The Financial Supervisory Authority approved the Company’s prospectus on November 13, 2015. It is estimated that the prospectus and marketing brochure will be available online on Evli’s website (www.evli.com/ipo) and on Alexander Corporate Finance Oy’s website (www.alexander.fi) on November 13, 2015. It is estimated that a printed version of the prospectus will be available on November 16, 2015 at Evli’s head office (Aleksanterinkatu 19 A, 00100 Helsinki) and the Helsinki Stock Exchange (Fabianinkatu 14, 00100 Helsinki).
The terms and conditions of the IPO. It is necessary to read the terms and conditions with the prospectus in order to gain a comprehensive image of the Company.
- Online version of prospectus estimated to be available November 13, 2015
- Printed version of prospectus estimated to be available November 16, 2015
- Subscription period of the Public Offering will begin November 16, 2015
- Subscription period of the Institutional Offering will begin November 16, 2015
- Subscription period of the Public Offering is estimated to end November 25, 2015 12.00 noon
- Subscription period of the Institutional Offering is estimated to end November 25, 2015 4.30 pm
- Result of the IPO is estimated on November 26, 2015
- Payment of the shares subscribed in the Institutional Offering estimated by the latest on November 30, 2015
- Entry of shares in book-entry accounts is estimated on December 1, 2015
- Trading of shares on the official list of the Helsinki Stock Exchange is estimated to begin on December 2, 2015
Evli will organize a public event for the general public, analysts and representatives of the media on Wednesday November 18, 2015 at 5.30-7.00 pm at Helsingin Pörssitalo (Stock Exchange Building, Fabianinkatu 14, Helsinki). The event is in Finnish.
Alexander Corporate Finance Oy is the Lead Manager of the IPO and Evli Bank Plc is the place of subscription. Attorneys at law Borenius Ltd is the Company’s legal advisor.
Evli Bank Plc
Board of Directors
For additional information, please contact:
Maunu Lehtimäki, CEO, Evli Bank Plc, tel. +358 9 4766 9304 or +358 (0)50 553 3000
Henrik Andersin, Chairman of the Board, Evli Bank Plc, tel +358 9 4766 9200 or +358 (0)400 406 391
The information contained in this release is not intended for publication or distribution, directly or indirectly, in the USA, Canada, New Zealand, Australia, Japan, Hong Kong, Singapore or South Africa. This written material does not constitute an offer for the sale of securities in the USA, nor may the securities be offered or sold in the USA unless they have been registered according to the United States Securities Act of 1933 (as amended) and the rules and regulations issued pursuant to it, or unless there is an exemption to the obligation to register. The Company does not intend to register any portion of the IPO of securities in the USA or conduct an offer of securities to the public in the USA.

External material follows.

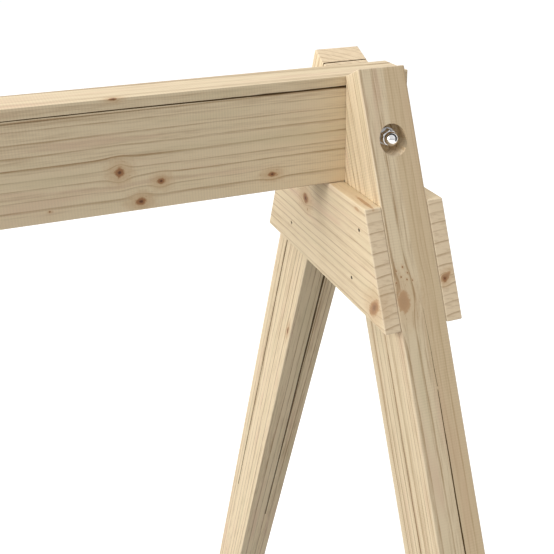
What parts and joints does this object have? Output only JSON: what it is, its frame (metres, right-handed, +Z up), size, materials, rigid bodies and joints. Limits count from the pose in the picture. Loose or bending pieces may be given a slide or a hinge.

Specific judicial or legislative restrictions have been placed on the issue, use and/or sale of securities in certain countries. The Company and Alexander Corporate Finance Oy are not liable if such restrictions are violated.
This release shall not be interpreted as an offer to sell or an invitation to make an offer to purchase the securities mentioned herein, nor will securities be sold in areas in which the offering, acquisition or sale of the securities in question would be unlawful before their registry or exemption regarding the obligation to register, or the gaining of other approval according to the securities legislation for the areas in question. Investors should not accept an offer regarding securities or acquire the securities that this document refers to unless they do so based on the information contained in the applicable prospectus published or distributed by the Company.
The Company has not authorized an offer of securities to the public in any member state of the European Economic Area other than Finland. With the exception of Finland, no measures have been or will be made to conduct an offer of securities to the public in any member state of the European Economic Area that has implemented the Prospectus Directive (each “Relevant Member State”) in such a way that would require the publication of a prospectus in the Relevant Member State. As a consequence, securities can only be offered in the Relevant Member States to (a) legal entities considered to be a qualified investor as defined in the Prospectus Directive or (b) any other situation according to Article 3(2) of the Prospectus Directive. In this paragraph the expression “offer of securities to the public” means a communication to persons in any form and by any means, presenting sufficient information on the terms and conditions of the offer and the securities to be offered, so as to enable an investor to decide to use, purchase or subscribe to these securities, as the expression may vary as a consequence of the implementation measures carried out in the member states. The expression “Prospectus Directive” refers to Directive 2003/71/EC (with amendments including the 2010 Amending Directive, to the extent that it has been implemented in the Relevant Member State), and it contains all the relevant implementation measures in the Relevant Member State, and the expression “2010 Amendment Directive” means Directive 2010/73/EU.
The information presented here is only directed at (i) persons outside the United Kingdom or (ii) persons with professional experience in matters relating to investments as referred to in article 19(5) of the United Kingdom’s Financial Services and Markets Act 2000 (Financial Promotion) Order 2005 (“the Order”) and (iii) high net worth entities falling within Article 49(2) of the Order, or other persons to whom the document may lawfully be communicated (all the above-mentioned persons together being referred to as “Relevant Persons”). The investment activities related to this release are only available to the Relevant Persons and are only undertaken with the Relevant Persons. Any person who is not a Relevant Person should not act on the basis of this document or rely on its contents.